### EXERCISE INPUT

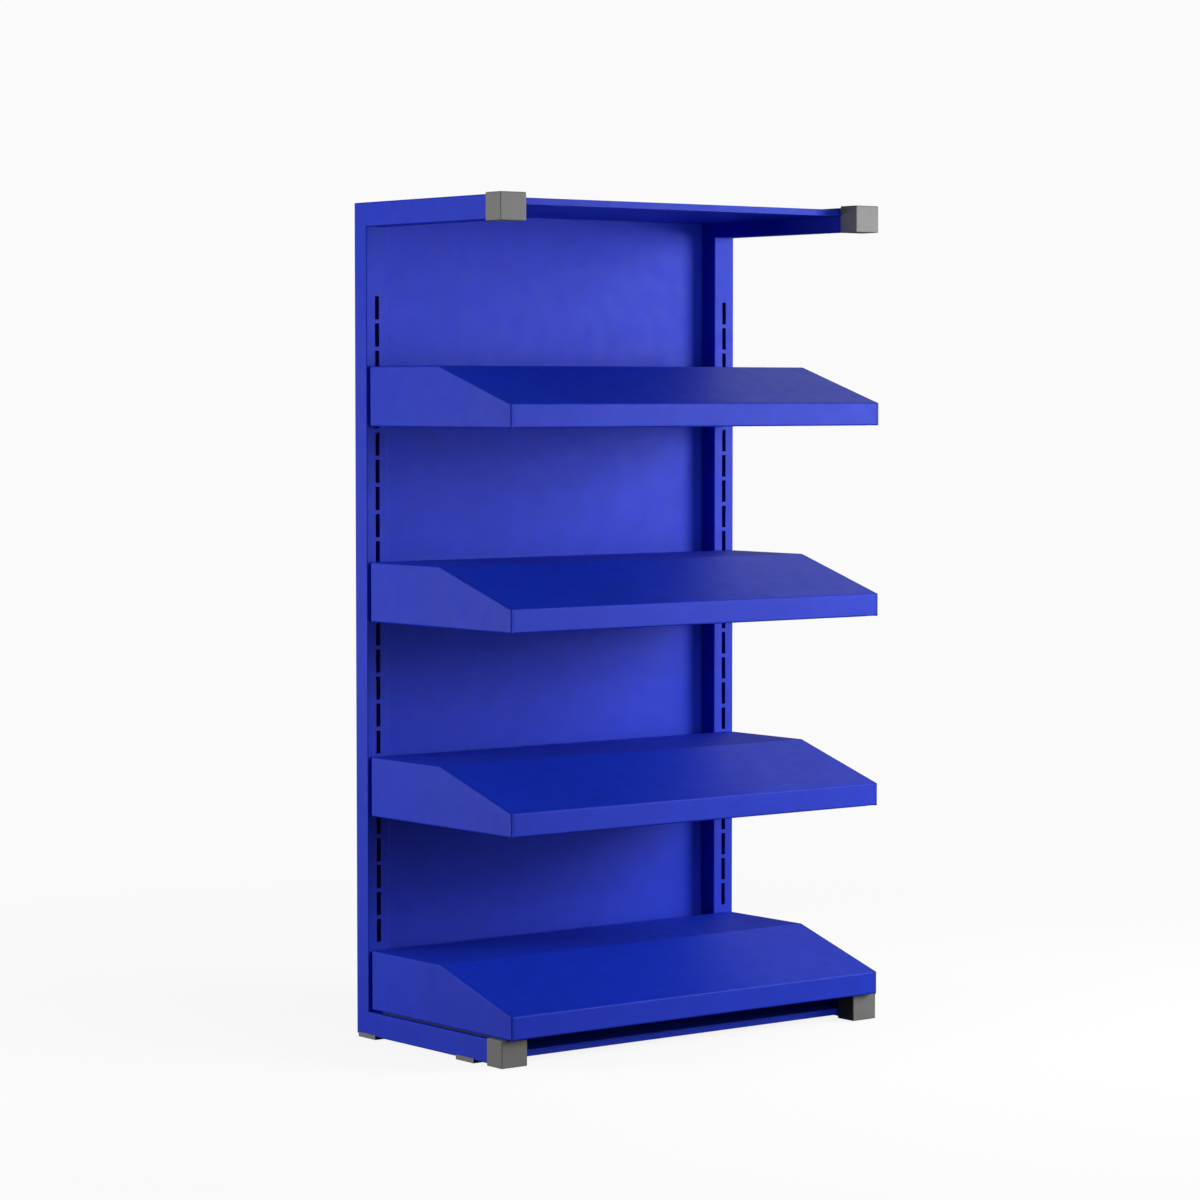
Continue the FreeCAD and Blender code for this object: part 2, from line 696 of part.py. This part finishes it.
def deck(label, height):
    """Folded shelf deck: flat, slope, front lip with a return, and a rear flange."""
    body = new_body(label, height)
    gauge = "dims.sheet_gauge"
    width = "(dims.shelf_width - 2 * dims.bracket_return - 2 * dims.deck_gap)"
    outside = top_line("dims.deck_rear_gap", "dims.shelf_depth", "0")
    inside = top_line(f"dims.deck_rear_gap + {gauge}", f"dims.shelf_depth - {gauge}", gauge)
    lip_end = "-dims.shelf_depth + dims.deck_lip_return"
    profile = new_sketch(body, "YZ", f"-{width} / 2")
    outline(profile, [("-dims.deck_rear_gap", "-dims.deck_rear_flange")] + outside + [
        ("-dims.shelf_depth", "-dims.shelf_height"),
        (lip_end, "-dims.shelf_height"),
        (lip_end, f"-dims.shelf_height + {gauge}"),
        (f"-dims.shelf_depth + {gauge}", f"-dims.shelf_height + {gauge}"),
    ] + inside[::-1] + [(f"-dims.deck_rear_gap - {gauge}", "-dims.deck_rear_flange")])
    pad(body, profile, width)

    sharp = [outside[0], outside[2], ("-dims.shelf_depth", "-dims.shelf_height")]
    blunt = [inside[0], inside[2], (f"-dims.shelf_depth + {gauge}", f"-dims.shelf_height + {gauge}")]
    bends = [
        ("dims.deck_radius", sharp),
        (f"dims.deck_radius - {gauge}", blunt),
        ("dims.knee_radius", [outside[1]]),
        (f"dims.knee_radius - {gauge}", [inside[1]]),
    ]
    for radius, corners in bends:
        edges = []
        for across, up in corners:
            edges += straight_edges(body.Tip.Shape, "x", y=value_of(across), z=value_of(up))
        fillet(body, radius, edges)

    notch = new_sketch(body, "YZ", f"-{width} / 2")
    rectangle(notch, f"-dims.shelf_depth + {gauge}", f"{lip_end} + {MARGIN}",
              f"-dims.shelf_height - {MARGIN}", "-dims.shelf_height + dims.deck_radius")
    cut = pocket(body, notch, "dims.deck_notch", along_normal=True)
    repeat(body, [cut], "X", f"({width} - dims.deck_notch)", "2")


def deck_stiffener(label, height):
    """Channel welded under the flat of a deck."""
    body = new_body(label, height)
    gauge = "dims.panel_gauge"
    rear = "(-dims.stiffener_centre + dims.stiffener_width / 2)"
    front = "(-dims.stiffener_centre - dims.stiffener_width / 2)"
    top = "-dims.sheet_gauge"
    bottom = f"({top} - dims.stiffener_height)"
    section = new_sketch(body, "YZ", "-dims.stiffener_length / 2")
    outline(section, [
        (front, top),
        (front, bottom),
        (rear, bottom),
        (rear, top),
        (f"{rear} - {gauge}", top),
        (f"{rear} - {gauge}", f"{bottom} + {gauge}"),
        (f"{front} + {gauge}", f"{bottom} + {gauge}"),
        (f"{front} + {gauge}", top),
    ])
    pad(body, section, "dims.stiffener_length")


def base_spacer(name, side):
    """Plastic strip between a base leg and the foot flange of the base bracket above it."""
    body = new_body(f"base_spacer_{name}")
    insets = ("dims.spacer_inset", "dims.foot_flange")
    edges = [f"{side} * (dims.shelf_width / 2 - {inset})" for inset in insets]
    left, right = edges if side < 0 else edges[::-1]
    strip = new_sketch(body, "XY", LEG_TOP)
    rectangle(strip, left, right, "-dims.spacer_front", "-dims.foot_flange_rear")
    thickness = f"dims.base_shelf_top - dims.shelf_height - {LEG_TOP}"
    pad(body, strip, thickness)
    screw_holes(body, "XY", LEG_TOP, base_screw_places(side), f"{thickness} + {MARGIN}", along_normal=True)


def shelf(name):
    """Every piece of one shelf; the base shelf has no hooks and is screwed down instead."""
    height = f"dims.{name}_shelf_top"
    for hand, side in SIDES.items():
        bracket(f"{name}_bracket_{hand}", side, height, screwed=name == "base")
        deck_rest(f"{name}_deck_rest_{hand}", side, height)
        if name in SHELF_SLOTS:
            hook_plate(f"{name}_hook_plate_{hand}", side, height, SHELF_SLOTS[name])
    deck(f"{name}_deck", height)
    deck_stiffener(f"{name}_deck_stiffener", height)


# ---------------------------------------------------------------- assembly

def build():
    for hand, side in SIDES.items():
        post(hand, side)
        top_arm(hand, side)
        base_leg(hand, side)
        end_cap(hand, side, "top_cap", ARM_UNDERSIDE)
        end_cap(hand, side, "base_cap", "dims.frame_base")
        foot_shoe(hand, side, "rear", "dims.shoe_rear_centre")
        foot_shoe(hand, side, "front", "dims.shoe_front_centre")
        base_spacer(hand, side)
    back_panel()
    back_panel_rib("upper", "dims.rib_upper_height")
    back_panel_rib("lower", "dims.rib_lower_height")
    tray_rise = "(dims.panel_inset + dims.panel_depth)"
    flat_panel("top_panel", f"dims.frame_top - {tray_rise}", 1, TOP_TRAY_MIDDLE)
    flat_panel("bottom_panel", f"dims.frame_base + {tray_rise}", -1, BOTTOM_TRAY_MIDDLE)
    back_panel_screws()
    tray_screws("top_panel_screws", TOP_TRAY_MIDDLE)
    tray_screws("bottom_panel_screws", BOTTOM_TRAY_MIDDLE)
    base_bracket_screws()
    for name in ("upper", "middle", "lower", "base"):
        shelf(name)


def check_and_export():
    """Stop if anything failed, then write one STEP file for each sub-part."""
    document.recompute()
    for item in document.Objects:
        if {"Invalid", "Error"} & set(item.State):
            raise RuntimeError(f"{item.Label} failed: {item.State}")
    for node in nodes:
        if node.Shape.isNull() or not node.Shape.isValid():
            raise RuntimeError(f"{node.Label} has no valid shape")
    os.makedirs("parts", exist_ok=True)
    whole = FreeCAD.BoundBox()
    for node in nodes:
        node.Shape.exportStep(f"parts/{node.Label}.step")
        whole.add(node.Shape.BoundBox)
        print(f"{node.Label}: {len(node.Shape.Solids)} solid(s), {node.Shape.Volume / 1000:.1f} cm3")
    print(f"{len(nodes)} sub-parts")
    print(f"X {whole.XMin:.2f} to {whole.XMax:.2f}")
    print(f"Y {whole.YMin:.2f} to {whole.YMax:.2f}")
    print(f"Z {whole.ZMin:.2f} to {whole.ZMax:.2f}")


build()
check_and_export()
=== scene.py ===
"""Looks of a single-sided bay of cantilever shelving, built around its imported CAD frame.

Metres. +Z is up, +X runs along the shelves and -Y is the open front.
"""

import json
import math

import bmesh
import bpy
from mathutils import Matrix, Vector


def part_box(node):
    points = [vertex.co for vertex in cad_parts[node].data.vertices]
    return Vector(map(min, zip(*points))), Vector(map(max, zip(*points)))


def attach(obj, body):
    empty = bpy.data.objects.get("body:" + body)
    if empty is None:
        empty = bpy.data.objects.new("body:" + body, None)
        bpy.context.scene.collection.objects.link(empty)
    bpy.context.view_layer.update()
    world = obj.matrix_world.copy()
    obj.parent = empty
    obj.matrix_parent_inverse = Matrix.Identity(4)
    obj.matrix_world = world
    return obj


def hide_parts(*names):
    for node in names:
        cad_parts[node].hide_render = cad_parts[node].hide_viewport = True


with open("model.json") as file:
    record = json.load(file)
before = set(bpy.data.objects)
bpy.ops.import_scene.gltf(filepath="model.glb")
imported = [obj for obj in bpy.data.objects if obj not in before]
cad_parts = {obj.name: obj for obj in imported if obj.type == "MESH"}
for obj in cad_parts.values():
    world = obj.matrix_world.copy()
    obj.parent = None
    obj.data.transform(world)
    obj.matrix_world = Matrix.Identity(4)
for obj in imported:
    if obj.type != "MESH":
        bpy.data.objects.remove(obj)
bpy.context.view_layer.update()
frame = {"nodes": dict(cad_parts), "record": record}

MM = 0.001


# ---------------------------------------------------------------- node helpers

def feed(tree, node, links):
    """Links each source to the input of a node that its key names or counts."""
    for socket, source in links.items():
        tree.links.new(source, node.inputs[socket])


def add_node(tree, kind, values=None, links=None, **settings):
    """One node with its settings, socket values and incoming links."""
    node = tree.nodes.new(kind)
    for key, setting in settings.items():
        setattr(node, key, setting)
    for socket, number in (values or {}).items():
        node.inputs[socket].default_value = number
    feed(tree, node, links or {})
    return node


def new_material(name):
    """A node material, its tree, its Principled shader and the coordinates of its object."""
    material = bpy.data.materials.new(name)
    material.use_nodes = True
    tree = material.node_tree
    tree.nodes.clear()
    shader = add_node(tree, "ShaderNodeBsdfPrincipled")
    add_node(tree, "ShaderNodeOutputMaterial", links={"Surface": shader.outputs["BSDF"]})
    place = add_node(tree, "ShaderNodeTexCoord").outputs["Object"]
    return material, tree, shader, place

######
### EXERCISE INPUT

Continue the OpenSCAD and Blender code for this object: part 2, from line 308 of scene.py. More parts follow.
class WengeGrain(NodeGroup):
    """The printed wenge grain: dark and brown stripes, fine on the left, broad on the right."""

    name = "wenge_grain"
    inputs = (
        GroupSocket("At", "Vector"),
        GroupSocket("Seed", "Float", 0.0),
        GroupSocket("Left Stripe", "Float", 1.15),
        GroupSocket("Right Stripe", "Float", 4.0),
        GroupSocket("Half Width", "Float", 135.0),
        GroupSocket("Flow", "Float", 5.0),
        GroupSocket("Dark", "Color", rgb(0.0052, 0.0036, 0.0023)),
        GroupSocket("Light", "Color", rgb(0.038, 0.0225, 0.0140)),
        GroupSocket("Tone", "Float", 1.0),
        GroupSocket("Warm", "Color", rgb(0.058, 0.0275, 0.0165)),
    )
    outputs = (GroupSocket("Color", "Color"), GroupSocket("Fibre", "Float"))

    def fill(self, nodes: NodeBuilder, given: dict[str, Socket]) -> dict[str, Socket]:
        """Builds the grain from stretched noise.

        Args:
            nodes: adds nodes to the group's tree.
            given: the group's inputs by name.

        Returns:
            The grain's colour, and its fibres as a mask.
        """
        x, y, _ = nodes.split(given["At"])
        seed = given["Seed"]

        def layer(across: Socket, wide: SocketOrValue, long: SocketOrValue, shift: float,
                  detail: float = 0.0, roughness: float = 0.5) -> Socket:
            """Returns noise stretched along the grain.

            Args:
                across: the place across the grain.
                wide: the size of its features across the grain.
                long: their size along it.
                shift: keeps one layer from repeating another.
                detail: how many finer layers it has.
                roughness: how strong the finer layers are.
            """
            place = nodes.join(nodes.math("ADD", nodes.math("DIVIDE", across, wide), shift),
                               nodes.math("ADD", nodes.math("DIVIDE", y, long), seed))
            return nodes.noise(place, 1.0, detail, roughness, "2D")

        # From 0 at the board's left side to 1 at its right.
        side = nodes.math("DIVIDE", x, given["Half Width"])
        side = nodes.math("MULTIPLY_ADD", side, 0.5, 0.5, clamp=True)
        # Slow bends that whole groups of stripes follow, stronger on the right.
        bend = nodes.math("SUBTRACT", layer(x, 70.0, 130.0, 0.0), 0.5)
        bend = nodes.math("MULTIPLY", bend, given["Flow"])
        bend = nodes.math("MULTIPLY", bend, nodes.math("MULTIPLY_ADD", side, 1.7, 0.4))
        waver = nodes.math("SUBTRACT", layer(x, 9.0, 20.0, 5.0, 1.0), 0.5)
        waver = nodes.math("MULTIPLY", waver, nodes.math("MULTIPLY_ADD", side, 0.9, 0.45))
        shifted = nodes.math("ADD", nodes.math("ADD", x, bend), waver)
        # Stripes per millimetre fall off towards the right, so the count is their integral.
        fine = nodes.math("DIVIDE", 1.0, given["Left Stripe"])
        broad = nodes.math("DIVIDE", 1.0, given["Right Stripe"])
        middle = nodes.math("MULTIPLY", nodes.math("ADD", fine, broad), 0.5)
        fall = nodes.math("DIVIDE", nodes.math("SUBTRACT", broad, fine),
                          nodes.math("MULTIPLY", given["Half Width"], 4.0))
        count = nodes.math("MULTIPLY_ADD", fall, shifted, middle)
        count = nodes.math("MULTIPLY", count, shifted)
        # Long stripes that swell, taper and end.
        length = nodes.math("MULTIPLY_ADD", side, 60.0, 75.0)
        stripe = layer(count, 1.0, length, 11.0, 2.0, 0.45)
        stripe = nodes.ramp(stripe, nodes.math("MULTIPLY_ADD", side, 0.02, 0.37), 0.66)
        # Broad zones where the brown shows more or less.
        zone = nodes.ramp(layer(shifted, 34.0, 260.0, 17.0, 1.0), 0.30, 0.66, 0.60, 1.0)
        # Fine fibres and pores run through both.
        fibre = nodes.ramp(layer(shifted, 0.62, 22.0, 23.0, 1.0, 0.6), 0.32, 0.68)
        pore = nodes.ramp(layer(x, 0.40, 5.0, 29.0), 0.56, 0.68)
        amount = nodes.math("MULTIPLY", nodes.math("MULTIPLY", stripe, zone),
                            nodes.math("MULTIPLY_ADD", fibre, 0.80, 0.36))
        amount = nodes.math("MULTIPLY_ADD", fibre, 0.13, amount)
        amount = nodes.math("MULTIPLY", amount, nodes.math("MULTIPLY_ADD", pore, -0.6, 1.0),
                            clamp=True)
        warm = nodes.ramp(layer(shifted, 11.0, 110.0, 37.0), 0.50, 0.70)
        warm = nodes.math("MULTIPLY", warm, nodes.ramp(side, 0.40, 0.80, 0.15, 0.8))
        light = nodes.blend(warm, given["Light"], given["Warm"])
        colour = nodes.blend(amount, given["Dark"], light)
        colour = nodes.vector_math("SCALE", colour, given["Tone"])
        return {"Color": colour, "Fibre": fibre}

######
### EXERCISE INPUT

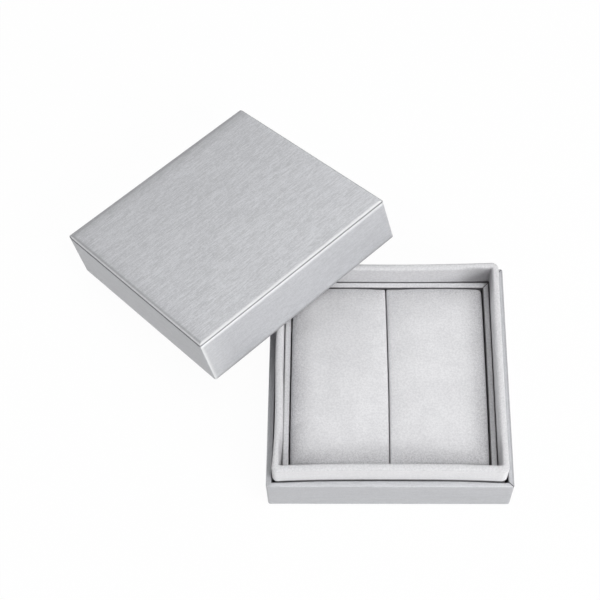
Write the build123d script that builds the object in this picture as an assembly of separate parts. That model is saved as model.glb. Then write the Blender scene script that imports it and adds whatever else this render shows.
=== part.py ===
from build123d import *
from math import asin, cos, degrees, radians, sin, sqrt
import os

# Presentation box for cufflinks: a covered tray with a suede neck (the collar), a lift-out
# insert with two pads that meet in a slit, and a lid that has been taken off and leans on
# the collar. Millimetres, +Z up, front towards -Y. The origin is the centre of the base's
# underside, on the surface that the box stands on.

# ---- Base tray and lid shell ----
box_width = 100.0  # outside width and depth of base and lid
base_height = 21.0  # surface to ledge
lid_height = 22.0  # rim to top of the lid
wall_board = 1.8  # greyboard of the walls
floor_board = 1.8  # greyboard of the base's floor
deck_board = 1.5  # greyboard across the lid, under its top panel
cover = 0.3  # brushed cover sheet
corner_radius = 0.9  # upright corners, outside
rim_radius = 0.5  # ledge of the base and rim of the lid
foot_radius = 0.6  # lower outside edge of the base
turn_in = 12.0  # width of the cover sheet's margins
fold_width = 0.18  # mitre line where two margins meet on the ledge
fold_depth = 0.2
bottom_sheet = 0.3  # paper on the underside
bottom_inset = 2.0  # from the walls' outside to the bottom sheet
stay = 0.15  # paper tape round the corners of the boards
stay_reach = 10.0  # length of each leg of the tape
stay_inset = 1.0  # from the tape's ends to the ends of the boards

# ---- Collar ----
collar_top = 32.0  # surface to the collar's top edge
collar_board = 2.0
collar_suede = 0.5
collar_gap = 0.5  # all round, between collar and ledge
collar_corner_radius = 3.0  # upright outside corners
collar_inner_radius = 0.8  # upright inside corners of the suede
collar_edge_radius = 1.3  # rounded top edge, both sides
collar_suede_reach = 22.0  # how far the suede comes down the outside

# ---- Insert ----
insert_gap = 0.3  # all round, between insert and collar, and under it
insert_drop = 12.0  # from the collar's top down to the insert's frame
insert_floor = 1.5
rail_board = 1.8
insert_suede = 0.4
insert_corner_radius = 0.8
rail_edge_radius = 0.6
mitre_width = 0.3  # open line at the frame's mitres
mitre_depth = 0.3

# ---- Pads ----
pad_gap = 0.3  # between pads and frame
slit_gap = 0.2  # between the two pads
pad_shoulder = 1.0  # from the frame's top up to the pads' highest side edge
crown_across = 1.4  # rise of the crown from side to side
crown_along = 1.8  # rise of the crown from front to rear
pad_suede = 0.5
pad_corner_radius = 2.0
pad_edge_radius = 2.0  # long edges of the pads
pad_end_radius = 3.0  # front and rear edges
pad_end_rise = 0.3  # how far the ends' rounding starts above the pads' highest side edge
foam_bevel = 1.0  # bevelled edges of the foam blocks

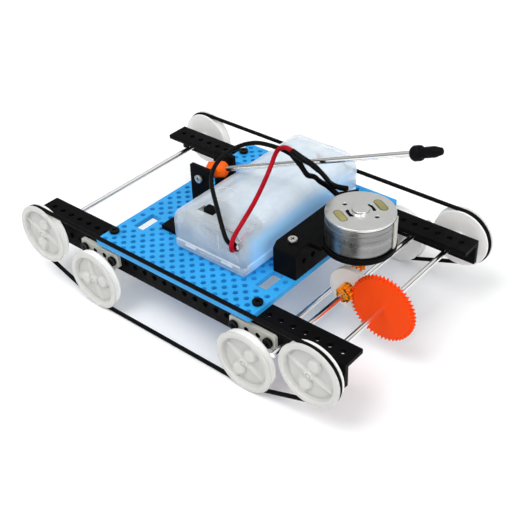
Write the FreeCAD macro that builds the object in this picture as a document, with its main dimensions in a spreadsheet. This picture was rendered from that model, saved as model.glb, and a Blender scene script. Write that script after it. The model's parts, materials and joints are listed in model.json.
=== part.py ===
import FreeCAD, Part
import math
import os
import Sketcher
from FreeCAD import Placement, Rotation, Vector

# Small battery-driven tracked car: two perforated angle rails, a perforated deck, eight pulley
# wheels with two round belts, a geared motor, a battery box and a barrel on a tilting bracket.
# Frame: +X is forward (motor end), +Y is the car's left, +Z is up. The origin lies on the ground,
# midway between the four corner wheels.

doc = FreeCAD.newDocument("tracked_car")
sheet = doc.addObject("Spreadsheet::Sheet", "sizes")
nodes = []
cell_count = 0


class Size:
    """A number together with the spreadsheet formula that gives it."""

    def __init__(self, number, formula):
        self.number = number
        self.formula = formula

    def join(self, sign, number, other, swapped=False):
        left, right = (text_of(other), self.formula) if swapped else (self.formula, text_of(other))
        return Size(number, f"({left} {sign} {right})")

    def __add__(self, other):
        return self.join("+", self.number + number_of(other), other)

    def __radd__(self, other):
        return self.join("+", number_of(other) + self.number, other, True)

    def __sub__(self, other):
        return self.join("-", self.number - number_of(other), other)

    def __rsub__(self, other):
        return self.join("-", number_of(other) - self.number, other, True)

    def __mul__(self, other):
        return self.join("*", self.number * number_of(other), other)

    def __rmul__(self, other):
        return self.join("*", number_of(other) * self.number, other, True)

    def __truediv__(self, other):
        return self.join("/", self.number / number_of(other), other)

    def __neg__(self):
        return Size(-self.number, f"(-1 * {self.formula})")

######

■ WHAT THE TASK REQUIRES ■
Starting with the line with "obj.data.transform(world)" and ending with the line with "tree.links.new(source, node.inputs[socket])", extract every line exactly and nothing outside that span.

■ RESULT OF THE TASK ■
    obj.data.transform(world)
    obj.matrix_world = Matrix.Identity(4)
for obj in imported:
    if obj.type != "MESH":
        bpy.data.objects.remove(obj)
bpy.context.view_layer.update()
frame = {"nodes": dict(cad_parts), "record": record}

MM = 0.001


# ---------------------------------------------------------------- node helpers

def feed(tree, node, links):
    """Links each source to the input of a node that its key names or counts."""
    for socket, source in links.items():
        tree.links.new(source, node.inputs[socket])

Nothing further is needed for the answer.